Studio album by Primitive Radio Gods
- Released: August 16, 2010
- Recorded: 2009–2010
- Genre: Alternative rock, psychedelic rock, shoegazing
- Length: 54:41
- Label: Independent
- Producer: Primitive Radio Gods

Primitive Radio Gods chronology
| Sweet Venus (2006) | Out Alive (2010) | Manmade Sun (2016) |

= Out Alive =

Out Alive is Primitive Radio Gods' fifth album, the third of such released independently and exclusively through their official website. Unlike their previous album, Sweet Venus, which was only available in MP3 format, Out Alive was released in a limited edition CD slipcase, but only 35 copies were available for purchase from their web site.

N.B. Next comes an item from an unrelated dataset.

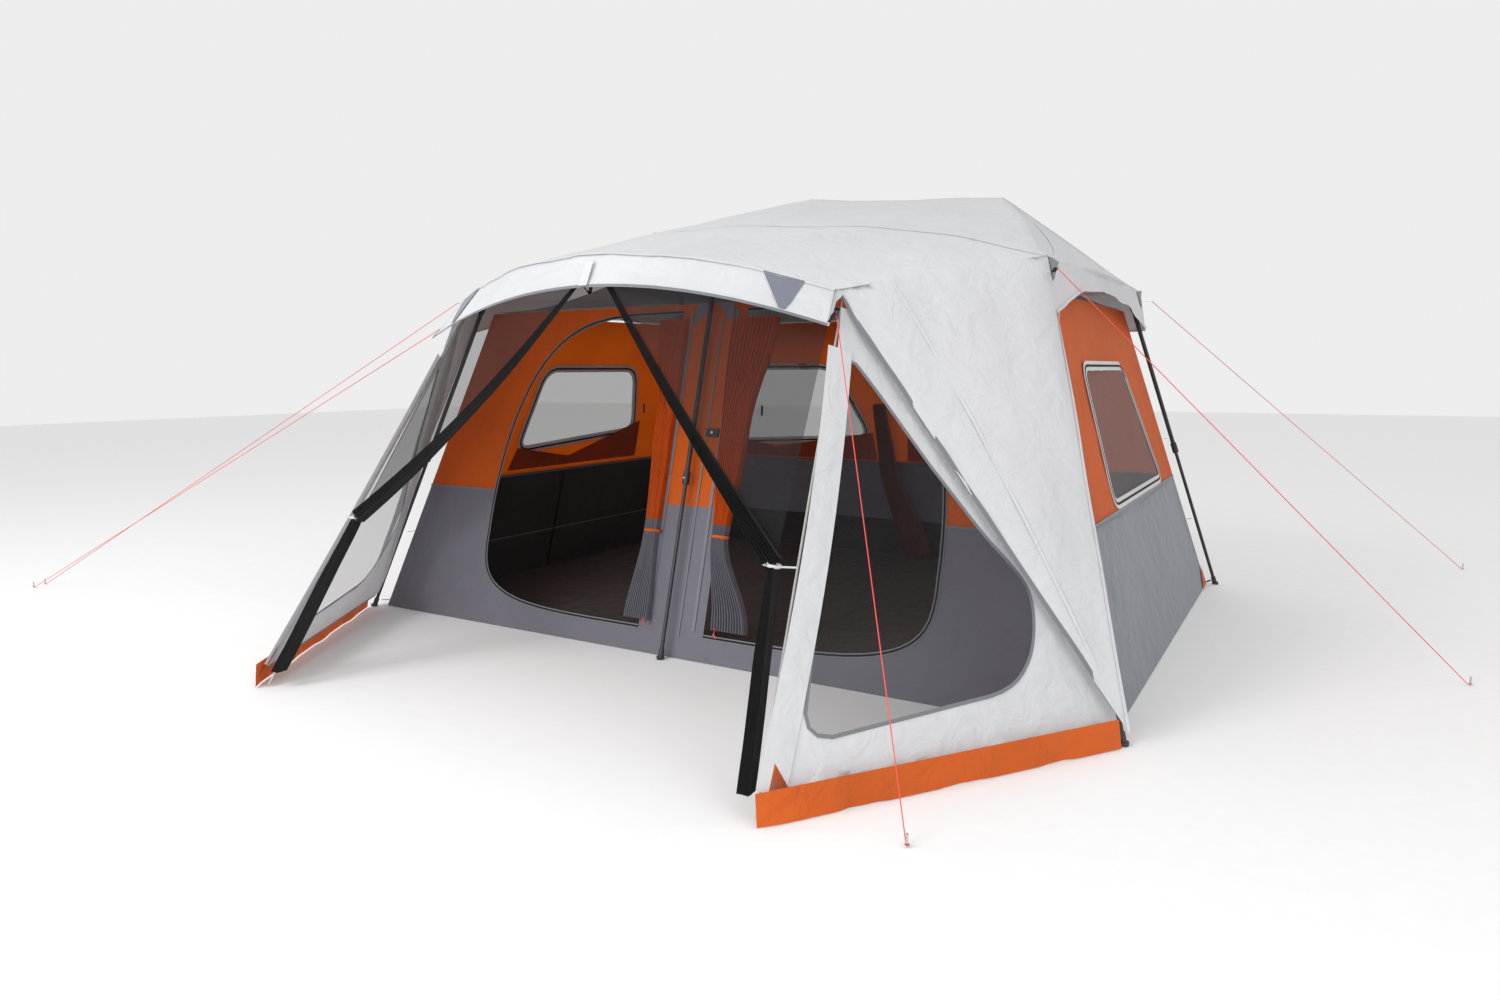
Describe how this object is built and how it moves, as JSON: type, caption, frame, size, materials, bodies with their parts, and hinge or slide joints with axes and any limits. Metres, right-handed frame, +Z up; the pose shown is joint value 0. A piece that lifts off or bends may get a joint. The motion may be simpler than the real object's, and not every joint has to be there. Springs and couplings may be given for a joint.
{
  "type": "pop up tent",
  "caption": "Instant cabin tent with a screened porch: hinged hub frame, telescoping legs, wide canopy and two D-shaped doors.",
  "frame": {"origin": "middle of the footprint on the ground, without the guy lines and pegs", "axes": "+Z up, -Y towards the porch, +X to the right seen from the porch"},
  "size_m": [8.3813, 5.8687, 2.4659],
  "materials": {
    "black_tube": "satin black powder-coated steel tube",
    "steel_tube": "grey coated steel tube with light scuffs",
    "black_plastic": "fine-grained moulded nylon",
    "button_metal": "small bright steel button",
    "fibreglass": "pale ground fibreglass rod",
    "canopy_white": "light grey coated polyester taffeta, soft sheen, wrinkled",
    "wall_orange": "orange coated polyester with grey lower band",
    "wall_grey": "grey coated polyester",
    "floor_brown": "dark woven polyethylene groundsheet",
    "mesh_black": "fine black insect mesh",
    "porch_white": "light grey polyester round a mesh window",
    "skirt_orange": "orange coated polyester mud skirt",
    "curtain_brown": "brown-orange gathered polyester",
    "guy_red": "coral red braided cord",
    "peg_steel": "round steel peg"
  },
  "bodies": {
    "root": {"floor_sheet": "floor_brown", "front_wall": "wall_orange", "back_wall": "wall_orange", "left_wall": "wall_orange", "right_wall": "wall_orange", "mesh_ceiling": "mesh_black", "fly_canopy": "canopy_white", "porch_wall_left": "porch_white", "porch_wall_right": "porch_white", "porch_screen": "mesh_black", "mud_skirt": "skirt_orange", "door_panels": "wall_grey", "room_divider": "curtain_brown", "guy_line_front_left": "guy_red", "guy_line_front_right": "guy_red", "guy_line_rear_left": "guy_red", "guy_line_rear_right": "guy_red", "guy_line_porch_left": "guy_red", "guy_line_porch_right": "guy_red", "ground_pegs": "peg_steel"},
    "hub_centre": {"centre_hub": "black_plastic"},
    "arm_front_middle": {"roof_arm_front_middle": "steel_tube"},
    "leg_front_middle": {"eave_knuckle_front_middle": "black_plastic", "upper_leg_front_middle": "black_tube"},
    "foot_front_middle": {"lower_leg_front_middle": "steel_tube"},
    "button_front_middle": {"lock_button_front_middle": "button_metal"},
    "arm_rear_middle": {"roof_arm_rear_middle": "steel_tube"},
    "leg_rear_middle": {"eave_knuckle_rear_middle": "black_plastic", "upper_leg_rear_middle": "black_tube"},
    "foot_rear_middle": {"lower_leg_rear_middle": "steel_tube"},
    "button_rear_middle": {"lock_button_rear_middle": "button_metal"},
    "ridge_left": {"ridge_tube_left": "steel_tube"},
    "hub_left": {"side_hub_left": "black_plastic"},
    "arm_front_left": {"roof_arm_front_left": "steel_tube"},
    "leg_front_left": {"eave_knuckle_front_left": "black_plastic", "upper_leg_front_left": "black_tube"},
    "foot_front_left": {"lower_leg_front_left": "steel_tube"},
    "button_front_left": {"lock_button_front_left": "button_metal"},
    "arm_rear_left": {"roof_arm_rear_left": "steel_tube"},
    "leg_rear_left": {"eave_knuckle_rear_left": "black_plastic", "upper_leg_rear_left": "black_tube"},
    "foot_rear_left": {"lower_leg_rear_left": "steel_tube"},
    "button_rear_left": {"lock_button_rear_left": "button_metal"},
    "ridge_right": {"ridge_tube_right": "steel_tube"},
    "hub_right": {"side_hub_right": "black_plastic"},
    "arm_front_right": {"roof_arm_front_right": "steel_tube"},
    "leg_front_right": {"eave_knuckle_front_right": "black_plastic", "upper_leg_front_right": "black_tube"},
    "foot_front_right": {"lower_leg_front_right": "steel_tube"},
    "button_front_right": {"lock_button_front_right": "button_metal"},
    "arm_rear_right": {"roof_arm_rear_right": "steel_tube"},
    "leg_rear_right": {"eave_knuckle_rear_right": "black_plastic", "upper_leg_rear_right": "black_tube"},
    "foot_rear_right": {"lower_leg_rear_right": "steel_tube"},
    "button_rear_right": {"lock_button_rear_right": "button_metal"},
    "porch_bow": {"porch_bow": "fibreglass"},
    "light_unit": {"light_control": "black_plastic"},
    "light_button": {"light_button": "button_metal"}
  },
  "joints": [
    {"name": "frame_fold", "type": "slide", "parent": "root", "child": "hub_centre", "axis": [0, 0, -1], "range_m": [0, 1.152], "deforming": ["front_wall", "back_wall", "left_wall", "right_wall", "mesh_ceiling", "fly_canopy", "porch_wall_left", "porch_wall_right", "porch_screen", "mud_skirt", "door_panels", "room_divider", "guy_line_front_left", "guy_line_front_right", "guy_line_rear_left", "guy_line_rear_right", "guy_line_porch_left", "guy_line_porch_right"]},
    {"name": "arm_fold_front_middle", "type": "hinge", "parent": "hub_centre", "child": "arm_front_middle", "pos_m": [0, 0.595, 2.41], "axis": [-1, 0, 0], "range_deg": [0, 114.04]},
    {"name": "leg_fold_front_middle", "type": "hinge", "parent": "arm_front_middle", "child": "leg_front_middle", "pos_m": [0, -0.402, 1.862], "axis": [1, 0, 0], "range_deg": [0, 129.06]},
    {"name": "leg_slide_front_middle", "type": "slide", "parent": "leg_front_middle", "child": "foot_front_middle", "axis": [0, 0.2696, 0.963], "range_m": [0, 0.7488]},
    {"name": "button_press_front_middle", "type": "slide", "parent": "leg_front_middle", "child": "button_front_middle", "axis": [0, 0.963, -0.2696], "range_m": [0, 0.002], "stiffness_N_per_m": 600, "springref_m": -0.0015},
    {"name": "arm_fold_rear_middle", "type": "hinge", "parent": "hub_centre", "child": "arm_rear_middle", "pos_m": [0, 0.685, 2.41], "axis": [1, 0, 0], "range_deg": [0, 114.04]},
    {"name": "leg_fold_rear_middle", "type": "hinge", "parent": "arm_rear_middle", "child": "leg_rear_middle", "pos_m": [0, 1.682, 1.862], "axis": [-1, 0, 0], "range_deg": [0, 129.06]},
    {"name": "leg_slide_rear_middle", "type": "slide", "parent": "leg_rear_middle", "child": "foot_rear_middle", "axis": [0, -0.2696, 0.963], "range_m": [0, 0.7488]},
    {"name": "button_press_rear_middle", "type": "slide", "parent": "leg_rear_middle", "child": "button_rear_middle", "axis": [0, -0.963, -0.2696], "range_m": [0, 0.002], "stiffness_N_per_m": 600, "springref_m": -0.0015},
    {"name": "ridge_fold_left", "type": "hinge", "parent": "hub_centre", "child": "ridge_left", "pos_m": [-0.045, 0.64, 2.41], "axis": [0, -1, 0], "range_deg": [0, 80.92]},
    {"name": "hub_level_left", "type": "hinge", "parent": "ridge_left", "child": "hub_left", "pos_m": [-1.145, 0.64, 2.3], "axis": [0, 1, 0], "range_deg": [0, 80.92]},
    {"name": "arm_fold_front_left", "type": "hinge", "parent": "hub_left", "child": "arm_front_left", "pos_m": [-1.20863, 0.59904, 2.3], "axis": [-0.9103, 0.4139, 0], "range_deg": [0, 107.18]},
    {"name": "leg_fold_front_left", "type": "hinge", "parent": "arm_front_left", "child": "leg_front_left", "pos_m": [-1.66544, -0.40559, 1.862], "axis": [0.9103, -0.4139, 0], "range_deg": [0, 126.71]},
    {"name": "leg_slide_front_left", "type": "slide", "parent": "leg_front_left", "child": "foot_front_left", "axis": [0.2603, 0.2603, 0.9298], "range_m": [0, 0.77554]},
    {"name": "button_press_front_left", "type": "slide", "parent": "leg_front_left", "child": "button_front_left", "axis": [0.6574, 0.6574, -0.3682], "range_m": [0, 0.002], "stiffness_N_per_m": 600, "springref_m": -0.0015},
    {"name": "arm_fold_rear_left", "type": "hinge", "parent": "hub_left", "child": "arm_rear_left", "pos_m": [-1.20863, 0.68096, 2.3], "axis": [0.9103, 0.4139, 0], "range_deg": [0, 107.18]},
    {"name": "leg_fold_rear_left", "type": "hinge", "parent": "arm_rear_left", "child": "leg_rear_left", "pos_m": [-1.66544, 1.68559, 1.862], "axis": [-0.9103, -0.4139, 0], "range_deg": [0, 126.71]},
    {"name": "leg_slide_rear_left", "type": "slide", "parent": "leg_rear_left", "child": "foot_rear_left", "axis": [0.2603, -0.2603, 0.9298], "range_m": [0, 0.77554]},
    {"name": "button_press_rear_left", "type": "slide", "parent": "leg_rear_left", "child": "button_rear_left", "axis": [0.6574, -0.6574, -0.3682], "range_m": [0, 0.002], "stiffness_N_per_m": 600, "springref_m": -0.0015},
    {"name": "ridge_fold_right", "type": "hinge", "parent": "hub_centre", "child": "ridge_right", "pos_m": [0.045, 0.64, 2.41], "axis": [0, 1, 0], "range_deg": [0, 80.92]},
    {"name": "hub_level_right", "type": "hinge", "parent": "ridge_right", "child": "hub_right", "pos_m": [1.145, 0.64, 2.3], "axis": [0, -1, 0], "range_deg": [0, 80.92]},
    {"name": "arm_fold_front_right", "type": "hinge", "parent": "hub_right", "child": "arm_front_right", "pos_m": [1.20863, 0.59904, 2.3], "axis": [-0.9103, -0.4139, 0], "range_deg": [0, 107.18]},
    {"name": "leg_fold_front_right", "type": "hinge", "parent": "arm_front_right", "child": "leg_front_right", "pos_m": [1.66544, -0.40559, 1.862], "axis": [0.9103, 0.4139, 0], "range_deg": [0, 126.71]},
    {"name": "leg_slide_front_right", "type": "slide", "parent": "leg_front_right", "child": "foot_front_right", "axis": [-0.2603, 0.2603, 0.9298], "range_m": [0, 0.77554]},
    {"name": "button_press_front_right", "type": "slide", "parent": "leg_front_right", "child": "button_front_right", "axis": [-0.6574, 0.6574, -0.3682], "range_m": [0, 0.002], "stiffness_N_per_m": 600, "springref_m": -0.0015},
    {"name": "arm_fold_rear_right", "type": "hinge", "parent": "hub_right", "child": "arm_rear_right", "pos_m": [1.20863, 0.68096, 2.3], "axis": [0.9103, -0.4139, 0], "range_deg": [0, 107.18]},
    {"name": "leg_fold_rear_right", "type": "hinge", "parent": "arm_rear_right", "child": "leg_rear_right", "pos_m": [1.66544, 1.68559, 1.862], "axis": [-0.9103, 0.4139, 0], "range_deg": [0, 126.71]},
    {"name": "leg_slide_rear_right", "type": "slide", "parent": "leg_rear_right", "child": "foot_rear_right", "axis": [-0.2603, -0.2603, 0.9298], "range_m": [0, 0.77554]},
    {"name": "button_press_rear_right", "type": "slide", "parent": "leg_rear_right", "child": "button_rear_right", "axis": [-0.6574, -0.6574, -0.3682], "range_m": [0, 0.002], "stiffness_N_per_m": 600, "springref_m": -0.0015},
    {"name": "porch_bow_lower", "type": "hinge", "parent": "root", "child": "porch_bow", "pos_m": [0, -2.2, 0.008], "axis": [-1, 0, 0], "range_deg": [0, 56]},
    {"name": "light_unit_drop", "type": "slide", "parent": "root", "child": "light_unit", "axis": [0, 0, -1], "range_m": [0, 1.03]},
    {"name": "light_button_press", "type": "slide", "parent": "light_unit", "child": "light_button", "axis": [0, 0.963, -0.2696], "range_m": [0, 0.002], "stiffness_N_per_m": 400, "springref_m": -0.0015}
  ],
  "couplings": [
    {"joint": "arm_fold_front_middle", "follows": "frame_fold", "rad_per_m": 1.7278},
    {"joint": "leg_fold_front_middle", "follows": "frame_fold", "rad_per_m": 1.9553},
    {"joint": "leg_slide_front_middle", "follows": "frame_fold", "ratio": 0.65},
    {"joint": "arm_fold_rear_middle", "follows": "frame_fold", "rad_per_m": 1.7278},
    {"joint": "leg_fold_rear_middle", "follows": "frame_fold", "rad_per_m": 1.9553},
    {"joint": "leg_slide_rear_middle", "follows": "frame_fold", "ratio": 0.65},
    {"joint": "ridge_fold_left", "follows": "frame_fold", "rad_per_m": 1.2259},
    {"joint": "hub_level_left", "follows": "frame_fold", "rad_per_m": 1.2259},
    {"joint": "arm_fold_front_left", "follows": "frame_fold", "rad_per_m": 1.6238},
    {"joint": "leg_fold_front_left", "follows": "frame_fold", "rad_per_m": 1.9197},
    {"joint": "leg_slide_front_left", "follows": "frame_fold", "ratio": 0.67321},
    {"joint": "arm_fold_rear_left", "follows": "frame_fold", "rad_per_m": 1.6238},
    {"joint": "leg_fold_rear_left", "follows": "frame_fold", "rad_per_m": 1.9197},
    {"joint": "leg_slide_rear_left", "follows": "frame_fold", "ratio": 0.67321},
    {"joint": "ridge_fold_right", "follows": "frame_fold", "rad_per_m": 1.2259},
    {"joint": "hub_level_right", "follows": "frame_fold", "rad_per_m": 1.2259},
    {"joint": "arm_fold_front_right", "follows": "frame_fold", "rad_per_m": 1.6238},
    {"joint": "leg_fold_front_right", "follows": "frame_fold", "rad_per_m": 1.9197},
    {"joint": "leg_slide_front_right", "follows": "frame_fold", "ratio": 0.67321},
    {"joint": "arm_fold_rear_right", "follows": "frame_fold", "rad_per_m": 1.6238},
    {"joint": "leg_fold_rear_right", "follows": "frame_fold", "rad_per_m": 1.9197},
    {"joint": "leg_slide_rear_right", "follows": "frame_fold", "ratio": 0.67321},
    {"joint": "porch_bow_lower", "follows": "frame_fold", "rad_per_m": 0.84842},
    {"joint": "light_unit_drop", "follows": "frame_fold", "ratio": 0.8941}
  ]
}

A second run, in digipak format featuring new cover art by guitarist Luke McAuliffe, was released in August 2012.

==Track listing==

| No. | Title | Writer(s) | Length |
|---|---|---|---|
| 1. | "The Long Goodbye" | Chris O'Connor | 5:53 |
| 2. | "Stranger to Self" | O'Connor | 4:34 |
| 3. | "Only Way Through" | O'Connor | 3:51 |
| 4. | "Protokult" | O'Connor | 3:34 |
| 5. | "Uniglory" | O'Connor | 4:37 |
| 6. | "Repairing the Sky and Similar Feats of Strength" | Luke McAuliffe | 2:14 |
| 7. | "Somewhere Inside the Oakland Heights" | O'Connor | 5:28 |
| 8. | "To Catch the Light" | McAuliffe | 2:31 |
| 9. | "Hard Rain Soft Skin" | O'Connor | 4:37 |
| 10. | "Three Small Blue Lights" | McAuliffe | 4:24 |
| 11. | "Metropolitan Vengeance" | O'Connor | 3:22 |
| 12. | "Can I" | McAuliffe | 6:00 |
| 13. | "Thor on the Floor" | O'Connor, McAuliffe, Tim Lauterio | 3:40 |
| Total length: |  |  | 54:43 |

===Notes===
- "To Catch the Light" and "Can I" were referred to as "Unkind Light" and "Into the Blue" respectively on the first edition sleeve and in social media before the album's release, but appear under the given title on the first edition disc and consistently throughout the second edition packaging.
- "Hard Rain Soft Skin" contains a lyrical allusion to "Children of the Helmet Law" from Still Electric.
- "Three Small Blue Lights" is an extension of a musical interlude in the track "Whatever Wakes McCool" from White Hot Peach.